Сегодня зарплата ведущего на радио — 200, ну, 300 латов. Подготовить разворот в газете (две полосы, то есть листа А-2 формата) — значит заработать двадцатку. Эти скромные цифры объясняют многостаночность и неразборчивость. Когда в первой половине дня пишешь об одуванчиках, во второй сломя голову несешься на радио, до конца не представляя, чем заполнить час, а то и два, эфира, вечером пишешь об успехах латвийского экспорта. О влиянии на качество подобной "всеядности" говорить не приходится. Нищета приводит к тому, что журналиста легко и незадорого покупают. Но поразительно: обед в ресторане и полтинник в конверте — не считаются позором. Напротив, служат поводом для особой гордости. Купили-то не того и не этого — купили меня! Значит, я что-то стою!

Мир русской латвийской журналистики, пишу в первую очередь о Риге, очень мал. И потому все на виду, все всем известно. Сам собою возникает институт круговой поруки. Сегодня купили того. Может, завтра повезет мне? Логика Зазеркалья. Или другая странность: "Да, знаю, что работаю некачественно. Но это потому, что мало платят". Так не работай. Будь честен. Смени профессию. Или жажда славы не отпускает? Нечем гордыню питать будет?

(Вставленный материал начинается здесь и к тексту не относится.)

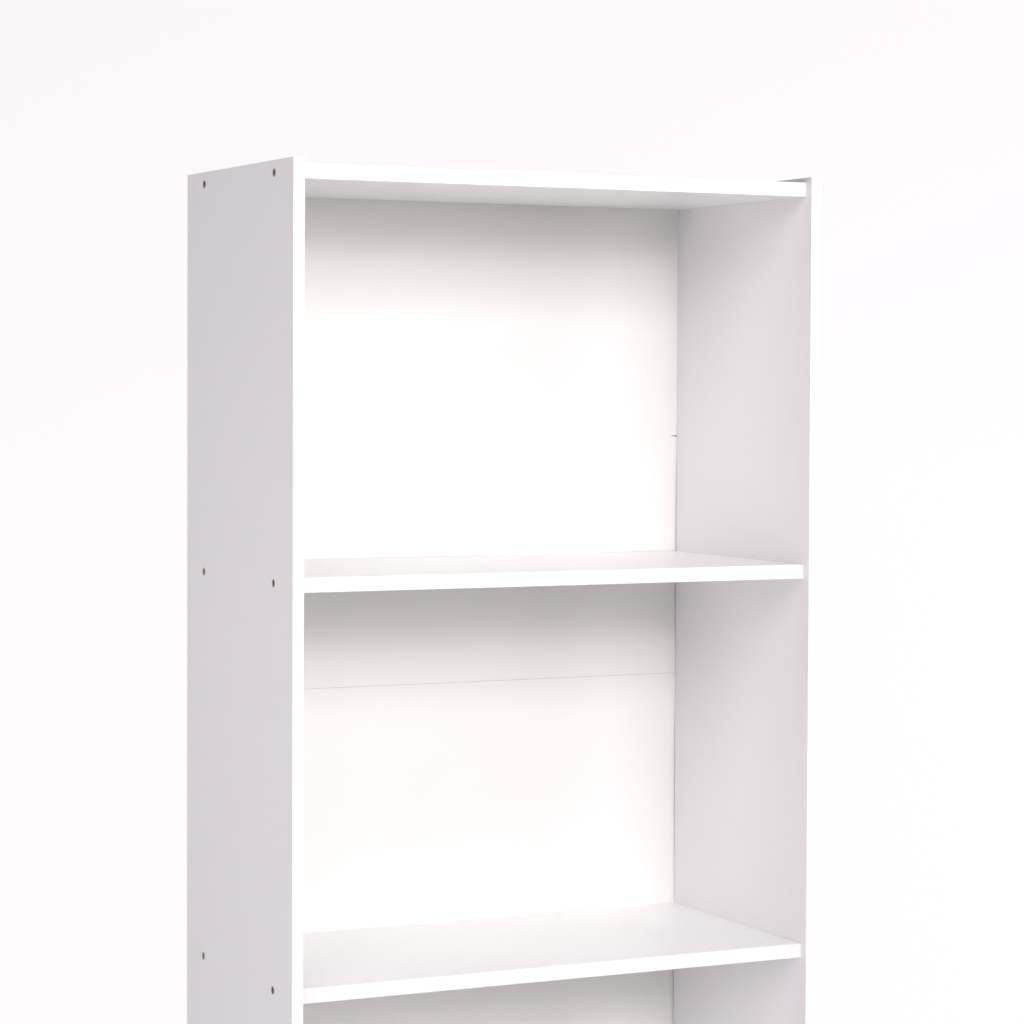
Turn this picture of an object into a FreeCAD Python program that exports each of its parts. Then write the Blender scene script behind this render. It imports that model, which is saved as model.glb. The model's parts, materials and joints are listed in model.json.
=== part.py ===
"""Open bookcase with four compartments, in millimetres.

Two side panels carry a top panel, three shelves and a bottom panel, all held by one-piece
furniture screws driven through the sides. Six thin back boards stand on each other in grooves
in the sides, with a few nails into the panels. A plinth board closes the space under the
bottom panel, and nail-on glides keep the sides off the floor.

X runs across the width, Y from the front (negative) to the back (positive), and Z up.
The origin is on the floor, under the middle of the bookcase.
"""
import FreeCAD
import Part
import math
import os

from FreeCAD import Vector

# Overall size
WIDTH = 600.0
DEPTH = 300.0
HEIGHT = 1700.0                 # floor to the top of the side panels

# Boards
SIDE_T = 12.0                   # side panels
BOARD_T = 15.0                  # top, shelves, bottom and plinth
BAND_T = 0.5                    # plastic edge band, included in the overall sizes
BAND_ROUND = 0.3                # rounding of the band's long outer edges
PANEL_PITCH = 405.0             # from the top of one panel to the top of the next
TOP_INSET = 5.0                 # the side panels stand this far above the top panel
FRONT_RECESS = 11.0             # the panels' front edges stand back from the sides' front edges
PLINTH_RECESS = 26.0
PLINTH_GAP = 1.0                # between the plinth and the floor glides' level

# Back
BACK_T = 2.5
BACK_INSET = 12.0               # from the sides' rear edges to the front face of the back
BACK_PITCH = 272.5              # one back board and the seam below it
SEAM = 0.2
# How far each board's top, middle and bottom stand back from the panels, from the top down:
# the thin boards bow in their grooves where no nail holds them
BACK_SETS = ((0, 0, 0), (0, 1.7, 0), (0, 1.3, 0), (1.6, 1.0, 0), (0, 0, 0), (0, 0, 0))
GROOVE_DEPTH = 6.0
GROOVE_WIDTH = 4.5
GROOVE_FRONT_SLACK = 0.2        # free width in the groove before the back boards
GROOVE_END_SLACK = 1.0          # between a back board's end and the groove's floor
WORN_BOARD = 1                  # the second board, counting from 0 at the top
WORN_LENGTH = 14.0              # visible length of its worn upper right corner
WORN_DROP = 1.6                 # depth of the worn corner at the side panel

# One-piece furniture screw with a hexagon socket
SCREW_FROM_EDGE = 51.0          # from the sides' front and rear edges
SCREW_SINK = 0.1                # head below the face of the side panel
HEAD_R = 4.1
HEAD_RIM = 0.9
SHANK_R = 2.3
SHANK_END = 14.0                # distance of the shank's end from the head's face
THREAD_R = 2.7
THREAD_CORE_R = 1.8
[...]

Тем обиднее осознание того, что никому в голову не придет покупать "журналиста-латыша". Во-первых, имеется почти стопроцентная уверенность: не возьмет, во-вторых, масштабы возможного скандала делают такую сделку изначально невыгодной.

Русской словесности десять веков. Журналистике три столетия. Владеющий Словом для русского всегда категория. К чему мельчить? Давайте, что ли, по-гамбургскому счету, а? Ведь есть на кого равняться. Были и есть Писарев, Аверченко, Аграновский, Зощенко, Ильф с Петровым, Гиляровский, Парфенов, Алла Петропавловская, наконец. А иначе в сухом остатке ложь, глупости, лакировка, неприкрытая ангажированность напополам с коррупцией — и это не секрет, все очевидно всем: слушателям, зрителям, читателям.

Отсюда низкий авторитет печатного Слова, безверие, гражданская апатия. Пришла пора назвать и называть вещи своими именами. Пора очистить профессию от налипал. Ну, нет другого пути к тому, чтобы рос уровень мысли, значит, и текстов, чтобы возродился авторитет, за которым, будьте покойны и не сомневайтесь, пойдет читатель. А что касается экономики — владельцы, нанимайте в отделы рекламных продаж латышей, им сподручней будет договариваться с коллегами из медиаагентств.